Two years ago, Kinard began telling residents of the likelihood that the aging Ironbound structure would have to close. They complained to the housing authority, staving off the inevitable, when Kinard said the agency would try to maintain the buildings.

But Kinard held a meeting last Monday with residents and told them that it's no longer possible for them to live there. Kinard said he expects the housing authority's application to be approved by HUD in the next three to four months, because the agency has been through this process with other developments that it has closed.

Some 241 families are still at Terrell Homes. No definite deadline has been set for them to move, but "they can't stay at this particular site, given the conditions,'' he said. Most of the families, he said, will start leaving sometime next year.

By a show of hands, Kinard said, the majority of some 60 residents who attended the meeting agreed with the decision. 

The Ironbound Community Corporation, a neighborhood organization, has been working with the housing authority to make that happen, so residents can have improved living conditions.

 "That's the bottom line. Any relocation has to have that as the essential goal,'" said ICC Executive Director Joseph Della Fave, who attended the meeting and learned that many residents were ready to leave.

Al-Nisha Hedgespeth was one of them. She's been there three years and doesn't like the environment. "I don't even let my 19-year-old son go to the store," she said, noting that there is crime in the area.

Residents in good standing – those who are not delinquent on paying rent or facing eviction – will receive Section 8 housing vouchers and moving expenses to find an apartment from the housing authority.

 "This is emotional for people," Della Fave said.

 Looking for a place to live after more than 50 years is unsettling for the ladies and other residents who remember when it was first named after President Franklin D. Roosevelt.

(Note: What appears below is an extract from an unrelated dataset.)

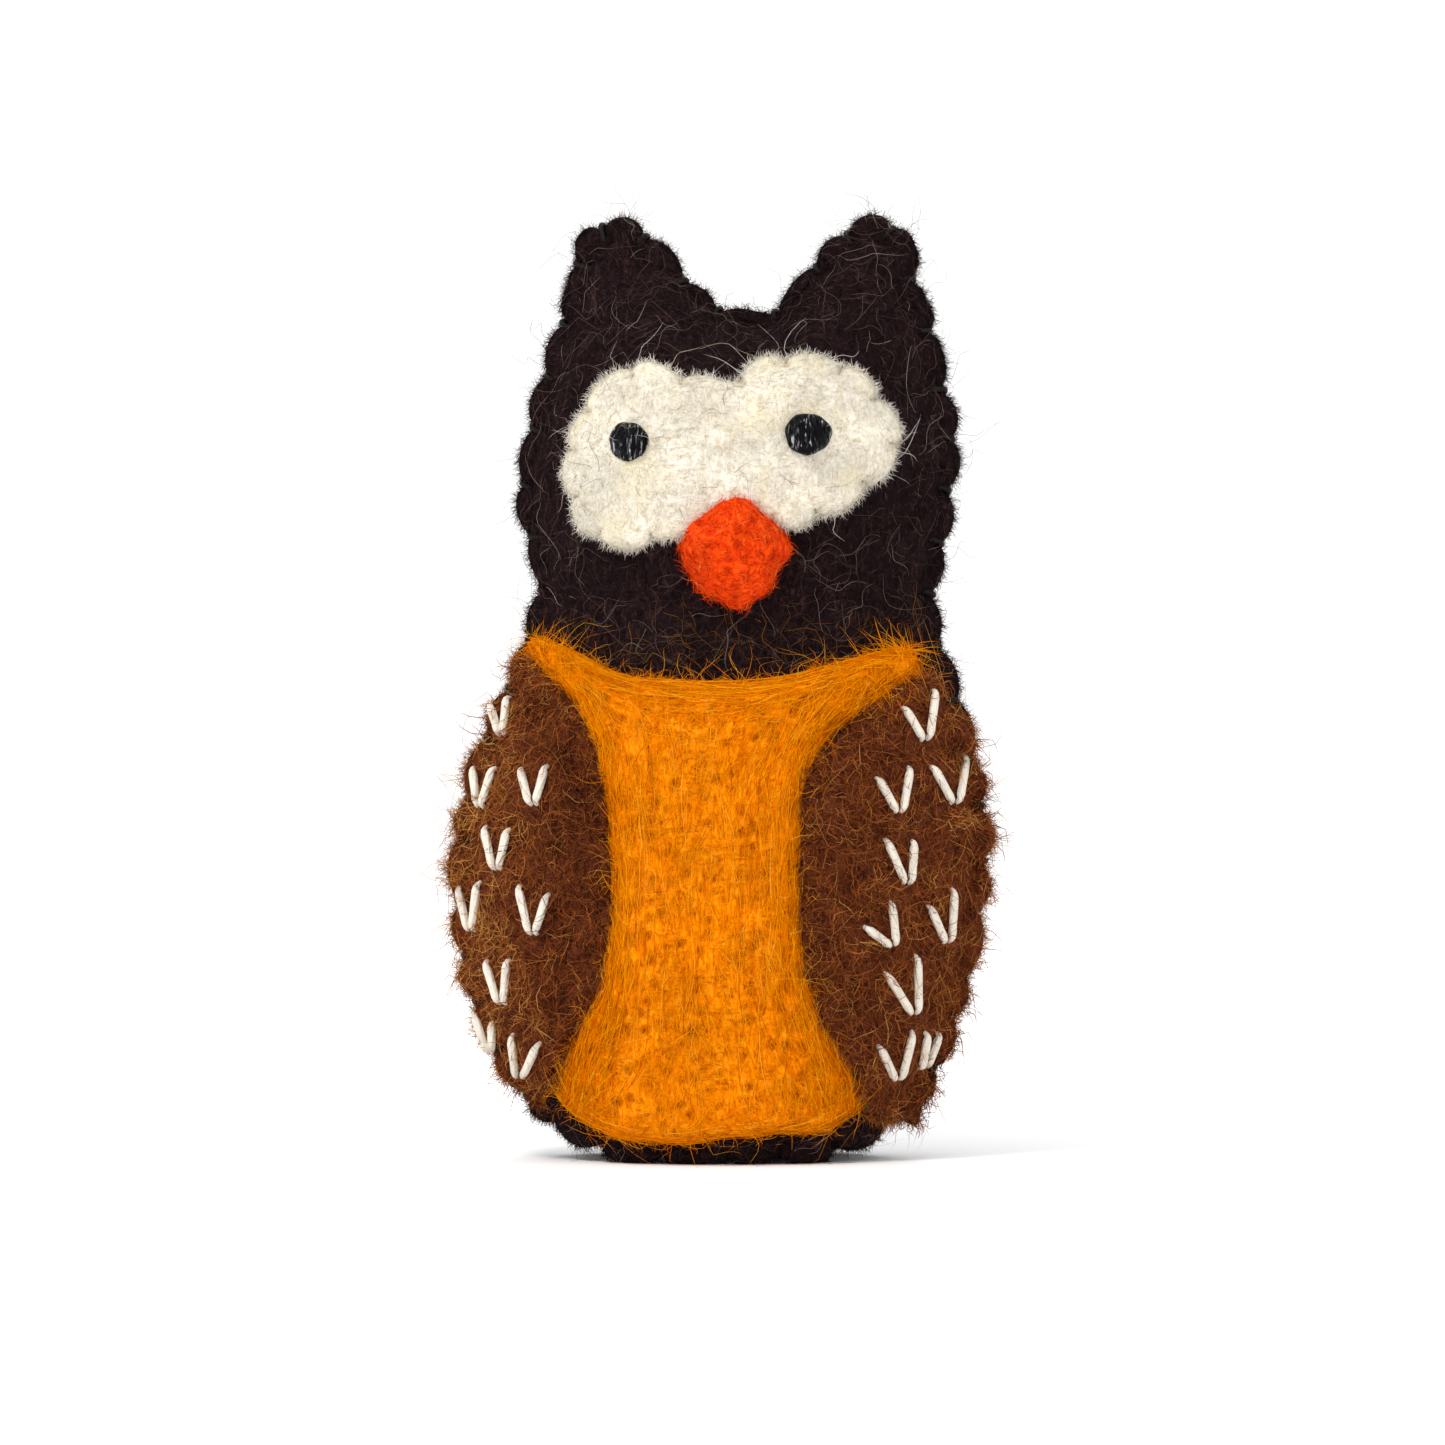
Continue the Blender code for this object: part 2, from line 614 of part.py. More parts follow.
def make_feather(side, number, x, z, share, lean, collection):
    """One V stitch: down one leg, round the point and up the other. It keeps clear of the seam."""
    lift = LAYER_GAP + WING_FELT + THREAD_GAP + FEATHER_THREAD / 2
    half = FEATHER_WIDTH * share / 2
    middle = (half + FEATHER_TURN) / 2
    a = np.array([-half, -middle, -FEATHER_TURN, 0.0, FEATHER_TURN, middle, half])
    foot, tall = FEATHER_FOOT, FEATHER_HEIGHT
    b = np.array([tall, tall / 2, foot, 0.0, foot, tall / 2, tall])
    turn = math.radians(lean)
    px = across(x) + a * math.cos(turn) + b * math.sin(turn)
    pz = up(z) - a * math.sin(turn) + b * math.cos(turn)
    sign = -1 if side == "left" else 1
    margin = WING_BITE + (SEAM_THREAD + FEATHER_THREAD) / 2 + FEATHER_CLEARANCE
    too_far = np.max(sign * (px - wing_edge(side, pz)) + margin)
    points = np.stack(over_panel(px - sign * max(0.0, too_far), pz, lift), axis=1).tolist()
    name = f"feather_stitch_{side}_{number}"
    return make_thread(name, points, FEATHER_THREAD, "cream_thread", collection)


def main():
    for old in list(bpy.data.objects):
        bpy.data.objects.remove(old)
    puppet = bpy.data.collections.new("felt_owl_finger_puppet")
    cutters = bpy.data.collections.new("cutters")
    cutters.hide_render = True
    for group in (puppet, cutters):
        bpy.context.scene.collection.children.link(group)

    corner = up(LEFT_SIDE[0][0])
    band_low = NECK_FOLD - NECK_BAND / 2
    band_high = NECK_FOLD + NECK_BAND / 2
    for name, side in (("front", -1), ("back", 1)):
        torso = panel(f"torso_{name}", side, corner, band_low - BAND_GAP, puppet, hem=True)
        level_hem(torso)
        panel(f"neck_{name}", side, band_low, band_high, puppet)
        panel(f"head_{name}", side, band_high + BAND_GAP, up(EARS[0][1]), puppet, ears=True)
    for side in ("left", "right"):
        make_wing(side, puppet)
        side_seam(side, puppet)
        for number, stitch in enumerate(FEATHERS[side], start=1):
            make_feather(side, number, *stitch, puppet)
    make_bib(puppet)
    head_seam(puppet)
    make_mask(puppet, cutters)
    on_mask = 2 * LAYER_GAP + MASK_FELT
    for side, at, width, height in (
        ("left", EYE_LEFT_AT, EYE_LEFT_WIDTH, EYE_LEFT_HEIGHT),
        ("right", EYE_RIGHT_AT, EYE_RIGHT_WIDTH, EYE_RIGHT_HEIGHT),
    ):
        make_pad(f"eye_{side}", at, oval(width, height), on_mask, EYE_PROUD, "black_thread", puppet)
    make_pad(
        "beak", BEAK_AT, beak_outline, LAYER_GAP, BEAK_PROUD, "orange_red_wool", puppet,
        BEAK_ROUNDNESS,
    )
    make_stuffing(puppet)


main()
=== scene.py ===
"""The looks of a felt owl finger puppet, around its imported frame.

Two dark felt panels are overcast round the edge, with brown felt wings sewn into the same seam, a
combed wool bib and beak needled on, a cream felt mask, thread eyes and V-shaped feather stitches.
The wool itself is modelled too: a short nap on every felt, and long loose fibres over it.
"""

import json
import math

import bpy
import numpy as np
from bpy.props import FloatProperty, FloatVectorProperty, IntProperty, PointerProperty
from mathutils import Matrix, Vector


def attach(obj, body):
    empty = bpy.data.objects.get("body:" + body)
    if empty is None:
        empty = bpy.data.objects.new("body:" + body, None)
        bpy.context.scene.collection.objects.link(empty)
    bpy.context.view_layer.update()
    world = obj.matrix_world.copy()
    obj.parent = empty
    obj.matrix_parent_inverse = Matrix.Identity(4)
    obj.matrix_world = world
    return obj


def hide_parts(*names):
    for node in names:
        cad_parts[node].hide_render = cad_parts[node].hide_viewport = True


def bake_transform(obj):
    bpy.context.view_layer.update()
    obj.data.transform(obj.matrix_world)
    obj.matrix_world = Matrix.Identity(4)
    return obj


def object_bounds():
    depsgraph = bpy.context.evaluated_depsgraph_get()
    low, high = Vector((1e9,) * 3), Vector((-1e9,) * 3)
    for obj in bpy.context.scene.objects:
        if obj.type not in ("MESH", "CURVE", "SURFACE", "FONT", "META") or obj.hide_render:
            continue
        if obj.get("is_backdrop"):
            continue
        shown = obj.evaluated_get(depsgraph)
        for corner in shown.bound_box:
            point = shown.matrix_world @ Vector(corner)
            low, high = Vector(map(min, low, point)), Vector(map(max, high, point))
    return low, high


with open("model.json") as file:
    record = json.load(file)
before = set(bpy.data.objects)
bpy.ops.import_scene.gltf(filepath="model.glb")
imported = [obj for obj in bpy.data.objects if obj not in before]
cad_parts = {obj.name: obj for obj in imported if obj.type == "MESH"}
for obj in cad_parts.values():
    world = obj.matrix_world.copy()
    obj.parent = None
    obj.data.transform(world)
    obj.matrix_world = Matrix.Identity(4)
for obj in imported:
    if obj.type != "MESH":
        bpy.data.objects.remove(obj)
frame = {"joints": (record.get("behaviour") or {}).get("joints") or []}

bl_info = {
    "name": "Felt owl finger puppet",
    "version": (1, 0, 0),
    "blender": (4, 5, 0),
    "location": "3D View > Sidebar > Puppet",
    "description": "Felt, wool and thread for a sewn owl finger puppet",
    "category": "Add Mesh",
}

MM = 0.001
FIBRE_MAP = "OFBake"

# The studio, in metres and watts.
SENSOR_MM = 36.0
CAMERA_AWAY, CAMERA_LIFT_DEG = 1.0, 1.5
VIEW_WIDE = 0.1368
VIEW_MIDDLE_X, VIEW_MIDDLE_Z = 0.0001, 0.0412
LAMPS_AIM = (0, 0, 0.045)
# Name, place, width, power.
LAMPS = (("key", (-0.3, -0.45, 0.65), 0.2, 3.0), ("back", (0.15, 0.5, 0.5), 0.4, 0.8))
SKY_STRENGTH = 1.0
# The paper's flat share of its run, the share that bends up, its half width and its bend's radius.
PAPER_ROWS, PAPER_FLAT, PAPER_BEND = 60, 0.45, 0.2
PAPER_HALF, PAPER_RADIUS = 2.5, 0.5
# Where the flat paper starts and ends, and how far the wall rises per whole run.
PAPER_FRONT, PAPER_BACK, PAPER_WALL = -1.2, 0.7, 6
CAD_LOW, CAD_HIGH = (np.array(corner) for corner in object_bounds())

# The outlines are drawn at this size, in millimetres, and scaled to the frame.
PATTERN_WIDE, PATTERN_TALL = 52.97, 89.61
ACROSS = (CAD_HIGH[0] - CAD_LOW[0]) / (PATTERN_WIDE * MM)
UP = (CAD_HIGH[2] - CAD_LOW[2]) / (PATTERN_TALL * MM)

NECK_FOLD = next(j for j in frame["joints"] if j["name"] == "head_nod")["pos_m"][2]

# Height, place across: the panels' side seams from the hem's corner to the ears.
LEFT_SIDE = [
    (4.6, -18.0), (9.0, -21.0), (15.0, -23.7), (22.0, -25.0), (29.0, -25.2), (36.0, -23.9),
    (43.0, -21.3), (47.0, -19.4), (51.0, -18.0), (55.0, -17.4), (59.0, -18.4), (63.0, -19.1),
    (67.0, -18.5), (71.0, -17.8), (75.0, -16.5), (79.0, -15.4), (82.0, -14.3), (85.0, -14.0),
]
RIGHT_SIDE = [
    (4.6, 18.2), (9.0, 20.7), (15.0, 22.8), (22.0, 24.4), (29.0, 25.3), (36.0, 24.6),
    (41.0, 23.3), (45.0, 22.1), (51.0, 20.4), (55.0, 20.5), (59.0, 21.3), (63.0, 21.8),
    (67.0, 22.2), (71.0, 21.8), (75.0, 20.8), (79.0, 19.7), (82.0, 18.6), (85.0, 18.2),
]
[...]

It  became Terrell Homes in 1986, named after one of its residents, Millard Terrell, who was a civic leader and a housing authority commissioner dedicated to improving the quality of life for residents.

They had that for a while. Residents raised families, watched the children grow up and become parents. In the summer, there were pie eating and bobbing for apples contests. Everyone shared what they had from their one-,two- and three-bedroom apartments.

"How she made Thanksgiving in that kitchen – I don't know," said Shalonda Payne, referring to her mother.

Everybody knows Brazell, Napier and Payne.On most days, especially when it's nice out, you'll find the trio in front of the building, sitting in folding chairs.

Residents walking by wave to them, some stop and chat.

"I call her 'Nana,' " said Vicky Rivera, of Napier.

"This is 'Mom,' " she said, pointing to Payne.

 And Brazell is Ms. Brazell.

 "I wasn't even born when they moved here," said Rivera, who is 38. "They're good people. They look out for the neighborhood."

Spencer Ross went to Hawkins Street School with their children, and his mother– like these ladies– doesn't want to leave.

"Everybody knows everybody. You won't see this (camaraderie) up the hill," said Ross, talking about the neighborhoods beyond Penn Station and Irvine Turner Boulevard.

Despite its problems with crime and deterioration over the years, the neighborhood around Terrell Homes has begun to rebound.

Across the street is a strip mall, where residents can pick up a few grocery items, wash clothes or get a bargain at the discount store.

The most significant development is Riverfront Park, which is adjacent to Terrell Homes and stretches 12.3 miles along the Passaic River.

It's the best backyard and residents are saddened that they're not going to be around to enjoy it. They wonder now what will happen to the property. Demolition is most likely in its future, said Kinard, so the buildings don't become an eyesore and a nuisance. He said there are no plans for the property now, but residents are skeptical.

"We're going to miss this place,'' Payne said. If the walls could talk, they would say the same thing about you and the remaining few others who don't want to leave.